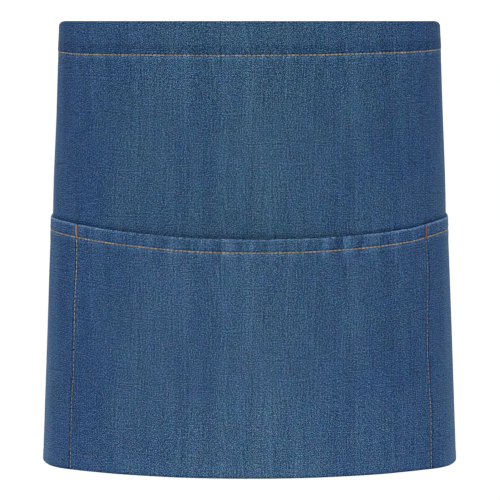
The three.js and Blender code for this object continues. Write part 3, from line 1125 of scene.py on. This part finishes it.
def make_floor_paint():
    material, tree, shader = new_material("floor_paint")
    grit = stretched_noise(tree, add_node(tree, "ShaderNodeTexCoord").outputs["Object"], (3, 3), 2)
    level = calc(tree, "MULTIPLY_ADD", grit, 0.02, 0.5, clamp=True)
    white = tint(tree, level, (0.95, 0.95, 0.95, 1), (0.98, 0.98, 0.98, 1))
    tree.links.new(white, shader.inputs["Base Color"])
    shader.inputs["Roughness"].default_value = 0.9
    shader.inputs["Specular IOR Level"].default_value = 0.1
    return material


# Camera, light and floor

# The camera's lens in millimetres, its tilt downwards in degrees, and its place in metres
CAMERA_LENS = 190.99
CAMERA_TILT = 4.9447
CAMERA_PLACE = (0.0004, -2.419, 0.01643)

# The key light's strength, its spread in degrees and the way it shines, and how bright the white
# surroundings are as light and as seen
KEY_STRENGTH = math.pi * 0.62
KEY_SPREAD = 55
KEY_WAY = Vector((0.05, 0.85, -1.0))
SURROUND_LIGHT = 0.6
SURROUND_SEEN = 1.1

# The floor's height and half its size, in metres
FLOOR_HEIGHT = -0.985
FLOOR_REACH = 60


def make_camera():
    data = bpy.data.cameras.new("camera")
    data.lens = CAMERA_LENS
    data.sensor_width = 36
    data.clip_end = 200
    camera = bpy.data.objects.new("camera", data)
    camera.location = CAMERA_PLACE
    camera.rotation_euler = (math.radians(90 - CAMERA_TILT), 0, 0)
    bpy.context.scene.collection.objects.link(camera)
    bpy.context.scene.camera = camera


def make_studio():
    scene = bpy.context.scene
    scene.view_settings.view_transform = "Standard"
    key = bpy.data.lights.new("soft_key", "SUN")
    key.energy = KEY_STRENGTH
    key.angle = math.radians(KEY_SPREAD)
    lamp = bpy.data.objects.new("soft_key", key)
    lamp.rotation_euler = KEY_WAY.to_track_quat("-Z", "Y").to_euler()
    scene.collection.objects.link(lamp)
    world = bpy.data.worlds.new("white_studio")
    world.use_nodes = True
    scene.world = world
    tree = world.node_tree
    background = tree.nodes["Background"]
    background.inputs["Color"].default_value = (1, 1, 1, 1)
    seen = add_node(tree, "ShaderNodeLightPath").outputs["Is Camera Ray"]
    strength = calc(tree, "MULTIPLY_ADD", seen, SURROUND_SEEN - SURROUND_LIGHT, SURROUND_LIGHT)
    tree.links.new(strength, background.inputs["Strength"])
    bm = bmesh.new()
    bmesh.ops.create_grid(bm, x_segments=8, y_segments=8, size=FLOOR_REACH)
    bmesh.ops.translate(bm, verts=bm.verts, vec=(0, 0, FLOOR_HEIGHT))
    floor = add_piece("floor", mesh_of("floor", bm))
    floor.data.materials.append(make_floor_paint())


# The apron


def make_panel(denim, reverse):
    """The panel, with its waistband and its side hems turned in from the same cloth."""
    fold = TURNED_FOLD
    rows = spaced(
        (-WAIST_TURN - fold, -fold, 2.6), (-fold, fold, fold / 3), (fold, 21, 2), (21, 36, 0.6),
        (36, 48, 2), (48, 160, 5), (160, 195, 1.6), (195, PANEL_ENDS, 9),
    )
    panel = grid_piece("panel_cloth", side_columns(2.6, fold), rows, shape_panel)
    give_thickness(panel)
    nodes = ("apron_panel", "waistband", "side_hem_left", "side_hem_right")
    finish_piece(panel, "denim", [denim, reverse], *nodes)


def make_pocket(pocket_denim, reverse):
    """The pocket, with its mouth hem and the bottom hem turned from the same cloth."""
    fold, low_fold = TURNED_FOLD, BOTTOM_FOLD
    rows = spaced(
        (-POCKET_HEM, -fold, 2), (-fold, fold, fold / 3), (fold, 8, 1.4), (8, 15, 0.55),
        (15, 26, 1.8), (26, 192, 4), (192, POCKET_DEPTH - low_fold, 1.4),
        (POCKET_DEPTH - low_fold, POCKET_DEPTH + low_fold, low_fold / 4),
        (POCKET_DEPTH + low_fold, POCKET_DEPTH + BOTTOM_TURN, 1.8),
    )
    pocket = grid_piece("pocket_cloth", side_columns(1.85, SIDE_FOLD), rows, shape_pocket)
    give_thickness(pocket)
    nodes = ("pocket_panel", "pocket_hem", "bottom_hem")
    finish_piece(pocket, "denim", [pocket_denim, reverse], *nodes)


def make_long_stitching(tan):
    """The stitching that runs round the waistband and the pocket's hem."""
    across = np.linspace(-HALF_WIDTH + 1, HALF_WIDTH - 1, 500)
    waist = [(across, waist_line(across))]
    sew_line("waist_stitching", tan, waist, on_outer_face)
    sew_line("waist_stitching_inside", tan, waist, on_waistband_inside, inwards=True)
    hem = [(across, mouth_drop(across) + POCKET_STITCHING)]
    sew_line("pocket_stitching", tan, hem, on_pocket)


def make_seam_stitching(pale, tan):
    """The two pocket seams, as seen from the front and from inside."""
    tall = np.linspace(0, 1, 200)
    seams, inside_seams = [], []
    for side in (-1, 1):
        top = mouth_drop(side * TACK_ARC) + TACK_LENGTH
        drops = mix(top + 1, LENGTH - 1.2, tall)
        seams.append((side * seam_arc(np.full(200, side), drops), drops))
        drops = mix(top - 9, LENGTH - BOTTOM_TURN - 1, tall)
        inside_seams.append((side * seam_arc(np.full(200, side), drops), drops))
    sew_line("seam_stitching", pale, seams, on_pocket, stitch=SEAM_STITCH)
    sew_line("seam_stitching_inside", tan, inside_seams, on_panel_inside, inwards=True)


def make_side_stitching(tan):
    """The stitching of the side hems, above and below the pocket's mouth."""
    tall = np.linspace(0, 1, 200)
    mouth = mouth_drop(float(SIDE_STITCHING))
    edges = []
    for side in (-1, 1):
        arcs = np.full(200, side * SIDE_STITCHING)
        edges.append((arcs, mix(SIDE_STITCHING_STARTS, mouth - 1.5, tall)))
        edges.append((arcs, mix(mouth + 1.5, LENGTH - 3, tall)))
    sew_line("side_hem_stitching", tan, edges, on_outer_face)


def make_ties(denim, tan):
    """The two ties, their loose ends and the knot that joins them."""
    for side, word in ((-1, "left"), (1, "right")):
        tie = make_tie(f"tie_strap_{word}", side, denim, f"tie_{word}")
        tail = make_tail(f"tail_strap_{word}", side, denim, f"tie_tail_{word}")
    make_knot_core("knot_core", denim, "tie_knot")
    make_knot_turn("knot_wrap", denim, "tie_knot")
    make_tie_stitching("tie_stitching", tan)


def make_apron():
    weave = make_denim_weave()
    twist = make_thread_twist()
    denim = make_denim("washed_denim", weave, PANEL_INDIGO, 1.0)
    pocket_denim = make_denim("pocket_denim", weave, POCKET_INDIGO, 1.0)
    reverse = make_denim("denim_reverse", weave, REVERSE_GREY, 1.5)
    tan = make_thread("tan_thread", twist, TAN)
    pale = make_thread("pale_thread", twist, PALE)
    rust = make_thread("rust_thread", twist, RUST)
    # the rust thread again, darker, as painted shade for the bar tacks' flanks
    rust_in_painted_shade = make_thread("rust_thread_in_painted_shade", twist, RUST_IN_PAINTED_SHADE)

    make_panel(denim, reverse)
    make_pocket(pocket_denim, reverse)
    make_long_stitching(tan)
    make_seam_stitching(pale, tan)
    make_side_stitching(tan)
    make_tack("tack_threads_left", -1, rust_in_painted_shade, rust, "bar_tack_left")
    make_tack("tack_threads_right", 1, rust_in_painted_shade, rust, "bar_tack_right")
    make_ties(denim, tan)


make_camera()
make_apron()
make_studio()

#### Aim
Repeat exactly, please, each line from the beginning of the data through the line with "bpy.context.scene.camera = camera" in it, and only those lines.

#### Exercise solution
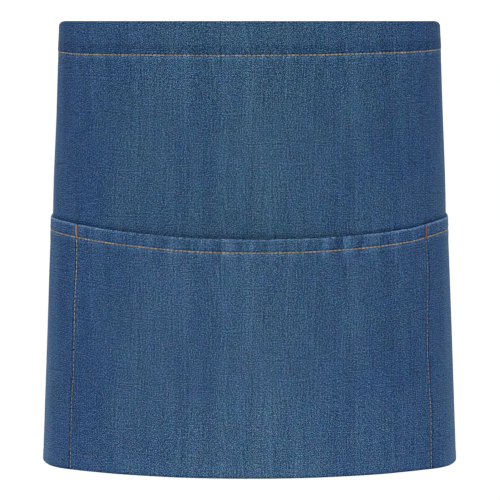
The three.js and Blender code for this object continues. Write part 3, from line 1125 of scene.py on. This part finishes it.
def make_floor_paint():
    material, tree, shader = new_material("floor_paint")
    grit = stretched_noise(tree, add_node(tree, "ShaderNodeTexCoord").outputs["Object"], (3, 3), 2)
    level = calc(tree, "MULTIPLY_ADD", grit, 0.02, 0.5, clamp=True)
    white = tint(tree, level, (0.95, 0.95, 0.95, 1), (0.98, 0.98, 0.98, 1))
    tree.links.new(white, shader.inputs["Base Color"])
    shader.inputs["Roughness"].default_value = 0.9
    shader.inputs["Specular IOR Level"].default_value = 0.1
    return material


# Camera, light and floor

# The camera's lens in millimetres, its tilt downwards in degrees, and its place in metres
CAMERA_LENS = 190.99
CAMERA_TILT = 4.9447
CAMERA_PLACE = (0.0004, -2.419, 0.01643)

# The key light's strength, its spread in degrees and the way it shines, and how bright the white
# surroundings are as light and as seen
KEY_STRENGTH = math.pi * 0.62
KEY_SPREAD = 55
KEY_WAY = Vector((0.05, 0.85, -1.0))
SURROUND_LIGHT = 0.6
SURROUND_SEEN = 1.1

# The floor's height and half its size, in metres
FLOOR_HEIGHT = -0.985
FLOOR_REACH = 60


def make_camera():
    data = bpy.data.cameras.new("camera")
    data.lens = CAMERA_LENS
    data.sensor_width = 36
    data.clip_end = 200
    camera = bpy.data.objects.new("camera", data)
    camera.location = CAMERA_PLACE
    camera.rotation_euler = (math.radians(90 - CAMERA_TILT), 0, 0)
    bpy.context.scene.collection.objects.link(camera)
    bpy.context.scene.camera = camera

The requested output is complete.